I learned this process through working with Living Lens earlier on in the project. Rose and Keren at Living Lens are not afraid to talk about ‘love’ in the working environment!  Not soppy romantic love (eeuuww as my children would say!) but a ‘loving’ way of working that is honest and open and builds trust.  I’ve been trying to work in the same way ever since (but it’s harder than it sounds!).

So, in a spirit of ‘loving’ this morning I decided to add an ‘acknowledgement’ section to the report where I thanked various people on behalf of the UK team.  However, it was not long before I realised the pendulum had swung too far in the opposite direction, I was again diving deep but this time into a kind of ‘nostalgia’ for the project - writing reams of flowery acknowledgements to every person involved! 

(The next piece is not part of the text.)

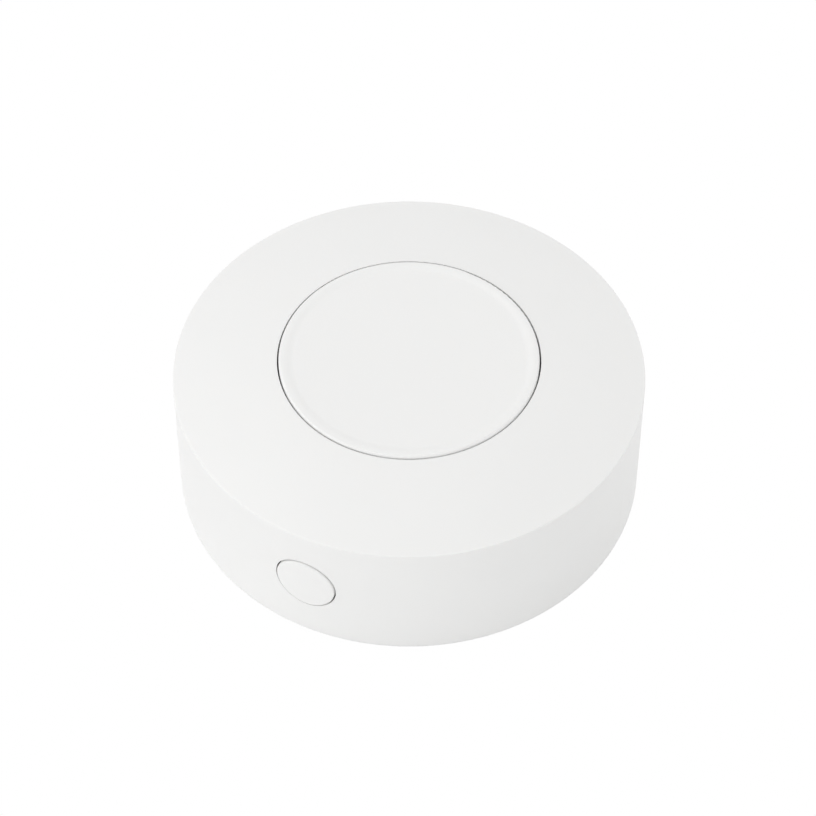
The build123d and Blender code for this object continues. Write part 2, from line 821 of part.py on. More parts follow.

Just thinking about how my team-mates would laugh at this and take the ‘mickey’ out of me put a stop to it.  I reduced the paragraphs down to a sentence each!   When you’re working on your own it’s all too easy to get carried away and lost in your own world view. I’m sure Jonathan, Audrey and Mariela don’t see themselves as a ‘superhero crack team of perspective givers’ but this week, for me, they have been just that!  (Thanks guys!)

Thursday 14 October 2010

Hunt down the baddies and punish them!


I promised I wouldn’t rant so this is an ‘observation’ that I will endeavour to learn from.  Jonathan went to the launch yesterday of Child Slavery Now – a publication outlining child slavery across the world – as he had written a chapter on child domestic work.  However, the launch was dominated by debate on the trafficking of children to the UK and the existence of complex criminal networks of traffickers.

Jonathan came back from the event frustrated that the focus was on the UK rather than the rest of the world and we discussed the seemingly inexhaustible need to identify a ‘baddy’ to tackle child slavery.  From both mine and Jonathan’s experience the ‘baddy’ is invariably poverty. Or, more accurately, there are a number of baddies that tend to be structural issues such as gender inequality or societal attitudes towards children that can’t be hunted down by a group of burly police officers and punished.

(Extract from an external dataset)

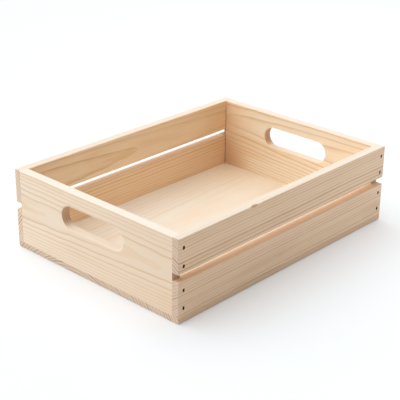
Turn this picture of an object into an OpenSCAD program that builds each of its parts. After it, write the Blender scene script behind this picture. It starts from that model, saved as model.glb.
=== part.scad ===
// Open wooden crate with a hand slot in each end panel.
// Two slats with a gap between them are nailed along each long side, and the base is nailed on from below.
// Origin: middle of the crate's footprint, on the surface it stands on.
// +X runs along the slats, +Y across the crate towards the back slats, +Z up.

/* [Crate] */
// Length of the crate over its ends
crate_l = 380; // [300:1:600]
// Width of the crate over its slats
crate_w = 274; // [220:1:450]
// Thickness of the base panel
base_t = 8; // [5:0.5:14]

/* [Slats] */
// Height of one side slat
slat_h = 43; // [36:0.5:60]
// Thickness of one side slat
slat_t = 12; // [9:0.5:18]
// Open gap between the lower and the upper slat
slat_gap = 9; // [5:0.5:20]

/* [End panels] */
// Thickness of one end panel
end_t = 12; // [9:0.5:18]
// Depth that an end panel is let into each slat that it meets
let_in = 2.5; // [1:0.5:4]
// Length of the hand slot, over its round ends
slot_w = 104; // [80:1:140]
// Height of the hand slot
slot_h = 29; // [24:0.5:36]
// Wood left between the hand slot and the rim
slot_drop = 18.5; // [12:0.5:28]

/* [Edges] */
// Radius on the rim and on the upright corners
rim_r = 1; // [0.4:0.1:2]
// Radius on the slat edges that face the gap
gap_r = 1.4; // [0.4:0.1:2]
// Radius on the lower edges of the base
foot_r = 2; // [0.5:0.1:3]
// Radius around the mouths of the hand slots
slot_r = 1.2; // [0.4:0.1:3]

/* [Brads] */
// Length of a brad from its head to its tip
brad_l = 30; // [26:0.5:36]
// Width of the shank, along the head
shank_w = 1.6; // [1.2:0.1:2]
// Thickness of the shank
shank_t = 1.4; // [1:0.1:2]
// Length of the pointed tip
tip_l = 2.4; // [1:0.1:4]
// Length of the head
head_l = 3.4; // [2.8:0.1:4]
// Width of the head
head_w = 1.6; // [1.4:0.1:2]
// Thickness of the head
head_t = 1.2; // [0.8:0.1:1.6]
// Depth of the head below the wood around it
head_sink = 0.8; // [0.3:0.1:1.5]
// Room around the head in the mark that it leaves
head_clear = 0.2; // [0.1:0.05:0.4]

/* [Brad places] */
// Distance between the two brads in one end of a slat
pair_pitch = 22; // [14:0.5:26]
// Height of a lower slat's first brad above the slat's foot
lower_pair_rise = 10; // [6:0.5:16]
// Height of an upper slat's first brad above the slat's foot
upper_pair_rise = 9; // [6:0.5:16]
// Distance of the slat brads inward from the middle of the end panel
pair_inset = 1.8; // [0:0.1:2]
// Base brads along each end panel
end_brads = 4; // [2:1:6]
// Base brads along each lower slat
side_brads = 5; // [2:1:8]
// Wood between the tips of the slat brads and the first base brad in an end panel
tip_room = 8; // [4:0.5:16]
// Distance of the outermost base brads in a slat from the inner face of an end panel
side_margin = 22; // [8:1:50]

/* [Hidden] */
$fn = 48;
over = 1;
sink_l = head_sink + brad_l;
wall_h = 2 * slat_h + slat_gap;
rim_z = base_t + wall_h;
end_l = crate_w - 2 * (slat_t - let_in);
slot_z = rim_z - slot_drop - slot_h / 2;
slot_reach = slot_w / 2 - slot_h / 2;

// Names with the direction that each stands for
SIDES = [["front", -1], ["back", 1]];
ENDS = [["left", -1], ["right", 1]];

// One row per course of slats: name, height of its foot, rise of its first brad above the foot
COURSES = [["lower", base_t, lower_pair_rise], ["upper", base_t + slat_h + slat_gap, upper_pair_rise]];

// One row per slat brad: name, side, end, height
slat_brad_rows = [
    for (side = SIDES, course = COURSES, end = ENDS, k = [1, 2])
        [str(side[0], "_", course[0], "_", end[0], "_brad_", k), side[1], end[1],
         course[1] + course[2] + (k - 1) * pair_pitch]
];

// Base brads stand in two rows across the crate, in the end panels, and two along it, in the lower slats
end_row_x = crate_l / 2 - end_t / 2;
end_row_reach = crate_w / 2 - sink_l - tip_room;
side_row_y = crate_w / 2 - slat_t / 2;
side_row_reach = crate_l / 2 - end_t - side_margin;

// One row per base brad: name, place along X, place along Y, turn of the head
end_brad_rows = [
    for (end = ENDS, k = [1 : end_brads])
        [str("base_", end[0], "_brad_", k), end[1] * end_row_x, spread(k, end_brads, end_row_reach), 90]
];
side_brad_rows = [
    for (side = SIDES, k = [1 : side_brads])
        [str("base_", side[0], "_brad_", k), spread(k, side_brads, side_row_reach), side[1] * side_row_y, 0]
];
base_brad_rows = concat(end_brad_rows, side_brad_rows);

// Place of the k-th of n things spread evenly from -reach to reach
function spread(k, n, reach) = reach * (2 * (k - 1) / (n - 1) - 1);

// What a corner radius takes away from a square corner at the origin
module corner_waste(r) {
    difference() {
        translate([-over, -over]) square(r + over);
        translate([r, r]) circle(r);
    }
}

// Rectangle from the origin, with a radius for each corner in turn, anticlockwise from the origin
module outline(size, radii) {
    corners = [[0, 0], [size.x, 0], size, [0, size.y]];
    difference() {
        square(size);
        for (i = [0 : 3])
            if (radii[i] > 0) translate(corners[i]) rotate(90 * i) corner_waste(radii[i]);
    }
}

// Board from the origin with eased edges, from its outlines as seen along X, along Y and along Z
module board(size, along_x = [0, 0, 0, 0], along_y = [0, 0, 0, 0], along_z = [0, 0, 0, 0]) {
    intersection() {
        rotate([90, 0, 90]) linear_extrude(size.x) outline([size.y, size.z], along_x);
        translate([0, size.y, 0]) rotate([90, 0, 0]) linear_extrude(size.y) outline([size.x, size.z], along_y);
        linear_extrude(size.z) outline([size.x, size.y], along_z);
    }
}

// Brad driven into a surface at z = 0, pointing down, with its head along X
module brad() {
    translate([-head_l / 2, -head_w / 2, -head_sink - head_t]) cube([head_l, head_w, head_t]);
    shank();
}

// Shank of a brad, from under its head to a chisel point
module shank() {
    rotate([90, 0, 0]) translate([0, 0, -shank_t / 2]) linear_extrude(shank_t) polygon([
        [-shank_w / 2, -head_sink - head_t],
        [-shank_w / 2, tip_l - sink_l],
        [0, -sink_l],
        [shank_w / 2, tip_l - sink_l],
        [shank_w / 2, -head_sink - head_t]
    ]);
}

// Hole that a driven brad leaves in the wood: a mark as deep as the head, and the shank's own place
module brad_hole() {
    mark_l = head_l + 2 * head_clear;
    mark_w = head_w + 2 * head_clear;
    translate([-mark_l / 2, -mark_w / 2, -head_sink - head_t]) cube([mark_l, mark_w, head_sink + head_t + over]);
    shank();
}

// Turns a brad's place into a slat's outer face, with the head upright
module at_slat_brad(row) {
    x = row[2] * (crate_l / 2 - end_t / 2 - pair_inset);
    translate([x, row[1] * crate_w / 2, row[3]]) rotate([-90 * row[1], 0, 0]) rotate(90) children();
}

// Turns a brad's place into the underside of the base
module at_base_brad(row) {
    translate([row[1], row[2], 0]) rotate([180, 0, 0]) rotate(row[3]) children();
}

module slat_brad(row) {
    color("dimgray") at_slat_brad(row) brad();
}

module base_brad(row) {
    color("dimgray") at_base_brad(row) brad();
}

module base_brad_holes() {
    for (row = base_brad_rows) at_base_brad(row) brad_hole();
}

// Base panel over the whole footprint, with round lower edges and corners
module base_panel() {
    feet = [foot_r, foot_r, 0, 0];
    color("burlywood") difference() {
        translate([-crate_l / 2, -crate_w / 2, 0])
            board([crate_l, crate_w, base_t], feet, feet, [rim_r, rim_r, rim_r, rim_r]);
        base_brad_holes();
    }
}

// Half of what a hand slot's mouth takes away where its edge is rounded: a ring quarter seen in section
module mouth_section() {
    difference() {
        square([slot_h / 2 + slot_r, slot_r + over]);
        translate([slot_h / 2 + slot_r, 0]) circle(slot_r);
    }
}

// Rounded mouth of a hand slot, opening upwards from z = 0 over a thickness of slot_r
module slot_mouth() {
    for (s = [-1, 1]) {
        translate([0, s * slot_reach, 0]) rotate_extrude() mouth_section();
        translate([0, slot_reach, 0]) rotate([90, 0, 0]) linear_extrude(2 * slot_reach)
            mirror([(1 - s) / 2, 0]) mouth_section();
    }
}

// Hand slot as a cutter along Z, through a panel that lies from z = 0 up to its thickness
module hand_slot() {
    translate([0, 0, -over]) linear_extrude(end_t + 2 * over) {
        square([slot_h, 2 * slot_reach], center = true);
        for (s = [-1, 1]) translate([0, s * slot_reach]) circle(slot_h / 2);
    }
    translate([0, 0, end_t - slot_r]) slot_mouth();
    translate([0, 0, slot_r]) mirror([0, 0, 1]) slot_mouth();
}

// End panel standing on the base, let into the slats on both sides, with its hand slot
module end_panel(end) {
    rim = [0, 0, rim_r, rim_r];
    color("wheat") difference() {
        translate([end * (crate_l - end_t) / 2 - end_t / 2, -end_l / 2, base_t])
            board([end_t, end_l, wall_h], along_y = rim);
        translate([end * (crate_l - end_t) / 2 + end_t / 2, 0, slot_z]) rotate([0, -90, 0]) hand_slot();
        for (row = slat_brad_rows) if (row[2] == end) at_slat_brad(row) brad_hole();
        base_brad_holes();
    }
}

// Cutter for the rebates in a side's slats, which the edges of the end panels sit in
module rebates(side) {
    for (end = ENDS)
        translate([end[1] * (crate_l - end_t + over) / 2, side * (crate_w / 2 - slat_t), rim_z / 2])
            cube([end_t + over, 2 * let_in, rim_z + over], center = true);
}

// Side slat over the full length, lapped over the edges of both end panels
module slat(side, foot_z) {
    lower = foot_z < base_t + slat_h;
    foot = lower ? 0 : gap_r;
    top = lower ? gap_r : rim_r;
    outer = [side < 0 ? rim_r : 0, side < 0 ? rim_r : 0, side > 0 ? rim_r : 0, side > 0 ? rim_r : 0];
    color("tan") difference() {
        translate([-crate_l / 2, side * (crate_w - slat_t) / 2 - slat_t / 2, foot_z])
            board([crate_l, slat_t, slat_h], [foot, foot, top, top], [foot, foot, top, top], outer);
        rebates(side);
        for (row = slat_brad_rows) if (row[1] == side) at_slat_brad(row) brad_hole();
        if (lower) base_brad_holes();
    }
}

base_panel();
for (end = ENDS) end_panel(end[1]);
for (side = SIDES, course = COURSES)
    slat(side[1], course[1]);
for (row = slat_brad_rows) slat_brad(row);
for (row = base_brad_rows) base_brad(row);
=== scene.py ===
"""Open crate of planed pine: two slats along each long side, a hand slot in each end, sunk wire brads."""

import math
import random

import bmesh
import bpy
from mathutils import Matrix, Vector


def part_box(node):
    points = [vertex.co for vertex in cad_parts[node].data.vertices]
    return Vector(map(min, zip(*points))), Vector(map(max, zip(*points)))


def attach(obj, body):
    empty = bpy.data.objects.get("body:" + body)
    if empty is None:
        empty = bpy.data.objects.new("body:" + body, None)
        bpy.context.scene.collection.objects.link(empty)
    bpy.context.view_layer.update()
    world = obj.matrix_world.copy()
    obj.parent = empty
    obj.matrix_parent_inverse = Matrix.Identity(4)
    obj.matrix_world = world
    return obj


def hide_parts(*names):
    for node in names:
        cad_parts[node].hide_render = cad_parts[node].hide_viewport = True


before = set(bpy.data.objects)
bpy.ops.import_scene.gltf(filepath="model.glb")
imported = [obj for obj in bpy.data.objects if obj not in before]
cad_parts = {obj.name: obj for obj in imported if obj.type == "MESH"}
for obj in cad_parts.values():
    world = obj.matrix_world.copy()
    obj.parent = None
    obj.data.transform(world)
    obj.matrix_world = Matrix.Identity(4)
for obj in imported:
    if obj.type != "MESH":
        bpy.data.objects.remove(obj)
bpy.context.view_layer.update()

MM = 0.001

# Camera: its turn in degrees, its place in mm to the right, upwards and backwards as it is turned,
# and its lens in mm
AZIMUTH = -47.314
ELEVATION = 24.171
ROLL = 0.824
STAND = (-6.02, 40.71, 1377.24)
LENS = 96.97
SENSOR = 36.0

# Studio light: an even dome, a broad lamp from the back, and two round lamps off the right end.
# Each round lamp has a place and a width in m, and a power in W
LAMP_TOWARDS = (-0.287, 0.497, 0.819)
LAMP_STRENGTH = 3.2
LAMP_SPREAD = 110.0
ROUND_LAMPS = (((0.95, 0.1, 0.6), 0.6, 1.27), ((0.55, -0.45, 0.25), 0.4, 0.47))
DOME_COLOUR = (0.224, 0.224, 0.224, 1.0)
WHITE = (1.0, 1.0, 1.0, 1.0)
FLOOR_COLOUR = (0.785, 0.812, 0.836, 1.0)
FLOOR_GLOW = 0.13
FLOOR_REACH = 30.0
FLOOR_DROP = 0.2 * MM

# Boards, in mm
JOINT_EASE = 0.15
RIM_EASE = 0.8
GAP_EASE = 1.2
FOOT_EASE = 2.0
CORNER_EASE = 1.0
EASE_BAND = 2.2
EASE_ROWS = 6
EASE_CROWDING = 1.7
EASE_UNEVENNESS = 0.9
BURIED_EASE = 0.4
ROW_LENGTH = 20.0

# Hand slots, in mm
SLOT_HALF_HEIGHT = 14.5
SLOT_HALF_STRAIGHT = 37.5
SLOT_HEIGHT = 70.0
SLOT_EASE = 1.2
SLOT_STEPS = 28
MOUTH_STEPS = 6
MOUTH_STEP_DOWN = 0.005

# Brads, in mm: head, shank and the mark that the head leaves
HEAD_SINK = 0.8
HEAD = (3.4, 1.6, 1.2)
HEAD_ROUND = 0.12
UNDER_HEAD = 0.01
SHANK = (1.6, 1.4)
BRAD_LENGTH = 30.0
TIP_LENGTH = 2.4
MARK = (3.8, 2.2)
MARK_RIM = (0.5, 0.9)
MARK_RIM_DEPTH = 0.45
BRAD_TWIST = 3.0
OVERCUT = 1.0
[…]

In the near future Children Unite will develop an advocacy campaign of it’s own on child domestic work and, as campaigning is my background, I’m impatient to set it up. Everyone knows that the simplest ideas tend to be the best.  However, I’m conscious of the need to develop a campaign that is not simply ‘raising awareness’ about child domestic work but equally is not just pointing the finger at a ‘baddy’ and saying “punish him”.  Additionally, as Children Unite is an international organisation, any campaign we run will need to be relevant across the globe.

I think I need to remind myself of what a good campaign is…the word is used to mean all sorts of things.  So, without googling it, I reckon that a good advocacy campaign gives ‘normal’ people an opportunity to change the bigger picture.  Of course it has to be well researched, targeted and monitored etc.  But it also has to be engaging and, essentially a positive experience for people....they are, after all, changing the bigger picture for the better.  I feel like I’m rambling now so I’ll stop…before I prove how little I actually know about advocacy campaigns.

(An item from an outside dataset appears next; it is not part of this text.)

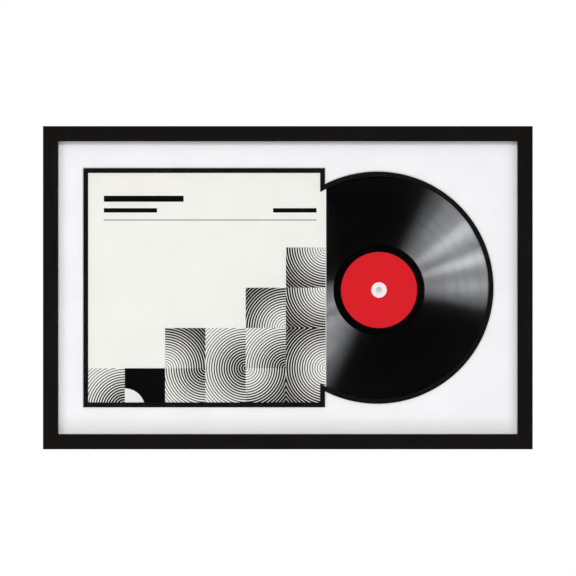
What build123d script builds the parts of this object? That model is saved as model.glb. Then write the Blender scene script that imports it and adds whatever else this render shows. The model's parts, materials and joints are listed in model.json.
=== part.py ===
from build123d import *
import os
from math import radians, tan

# A wall frame that shows one long-playing record and its sleeve side by side.
# Millimetres. +X is to the viewer's right, +Z is up, and the picture side faces -Y.
# The origin is the middle of the wall plane, where the rubber bumpers touch the wall.

# The record
record_radius = 151.0
record_rim_thickness = 2.0
record_rim_width = 3.4
record_web_thickness = 1.5
record_hub_thickness = 1.9
record_edge_round = 0.7
hub_ring_width = 2.0
hub_slope_width = 1.6
spindle_hole_radius = 3.62
label_radius = 49.5
label_thickness = 0.1
groove_inner_radius = 59.4
track_gap_width = 0.7
track_gap_depth = 0.05
# Where the gaps between the tracks lie, from the innermost groove to the rim
track_gap_shares = (0.095, 0.285, 0.475, 0.62, 0.82)

# The folded card sleeve
sleeve_size = 314.3
card_thickness = 0.45
sleeve_glue_margin = 1.5
record_side_clearance = 0.05
spine_round = 0.4

# The two window mats
mat_thickness = 1.4
mat_bevel_angle = 45
mat_reveal = 6.35
mat_side_border = 31.25
mat_upright_border = 34.45
window_spacing = 225.15
window_height_less = 3.3
window_shift = 0.7

# How sleeve and record lie in the cut-out of the carrier board
sleeve_shift = 1.55
sleeve_pocket_play = 1.0
record_shift = 2.25
record_pocket_play = 3.0

# The other sheets
glass_thickness = 2.0
backing_sheet_thickness = 0.3
backing_board_thickness = 2.7
sheet_side_play = 0.6
sheet_top_play = 1.2

# The moulding
moulding_width = 19.6
lip_thickness = 7.2
rabbet_width = 6.0
front_outer_round = 0.9
front_inner_round = 0.7
back_outer_round = 0.5
frame_corner_round = 0.6

# V-shaped corner nails, two in each mitre
v_nail_leg = 4.6
v_nail_sheet = 0.5
v_nail_height = 10.0
v_nail_half_angle = 42
v_nail_place_shares = (0.30, 0.70)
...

This is a bit of a random way to end my post but I find it terribly depressing when people have no hope, when people aren't striving for something better.  A good advocacy campaign locks into that nugget of 'hope' within us all that things can be better.  And reassures us that together we are stronger and can make a difference. 

So, anyone got any ideas!?

Friday 8 October 2010

Rugs, baklava and food fights over life partnership

Jonathan and I have been on a ‘romantic getaway’ in Istanbul for four days (a 40th birthday present) and whilst eating our body weight in aubergine (me) and baklava (Jonathan) we spent two days of it discussing whether to buy a gorgeous Kurdish carpet for my office – or his.


Having worked from home for two days a week for most of the last year – setting up Children Unite - I’ve now moved full-time to a small office that I share with Living Lens (who made the film on this blog).  Jonathan works at home in a tiny office at the bottom of our very small garden (it is literally four steps from our back door to his office door!!).  This arrangement seems to be working well – us working separately in our little offices.

But I need a rug for my office. And in discussing alternatives to where this rug could go we ended up talking (over kebabs and falafel) about how Children Unite might grow.  One of our ideas was to turn Jonathan’s office into a cushion (and rug) filled reading room and he move into my office.

This meant we talked a lot about ‘partnership’ (we were on to baklava and coffee by then). When you are working with the person you’re living with and you are both bringing up two daughters – it can all get a bit much!  There are a lot of partnerships in that sentence!!  Our time in Istanbul was about our personal partnership – we never talk about each other as husband and wife to other professionals (and I have to admit to regularly talking about ‘my partner’ and not saying ‘he’ or ‘she’ to people just to create some ambiguity about the relationship!).

Children Unite is a ‘professional’ partnership between Jonathan and myself - although we have realised when you create an organisation it tends to be an extension of yourselves in some way. So, when there are two of you involved in this creation it is much easier if you can agree on how you see it growing and your respective roles in this process.  And I’m pleased to report that we didn’t have a huge food fight on holiday (we were too full!) – we agree on this.  We don’t see Children Unite growing much in size, we’re not interested in creating a huge organisation or even a medium sized organisation because we want to be part of the action at the grassroots level.  Also, I think, we want the organisation to fit with our other partnerships…with our children and with ourselves.  We need separate ‘professional’ roles or our professional partnership will become too ‘blurred’. So, Jonathan is a technical adviser to Children Unite, and I’m the organiser and campaigner.

And, for the moment, we need separate offices (I got the rug)!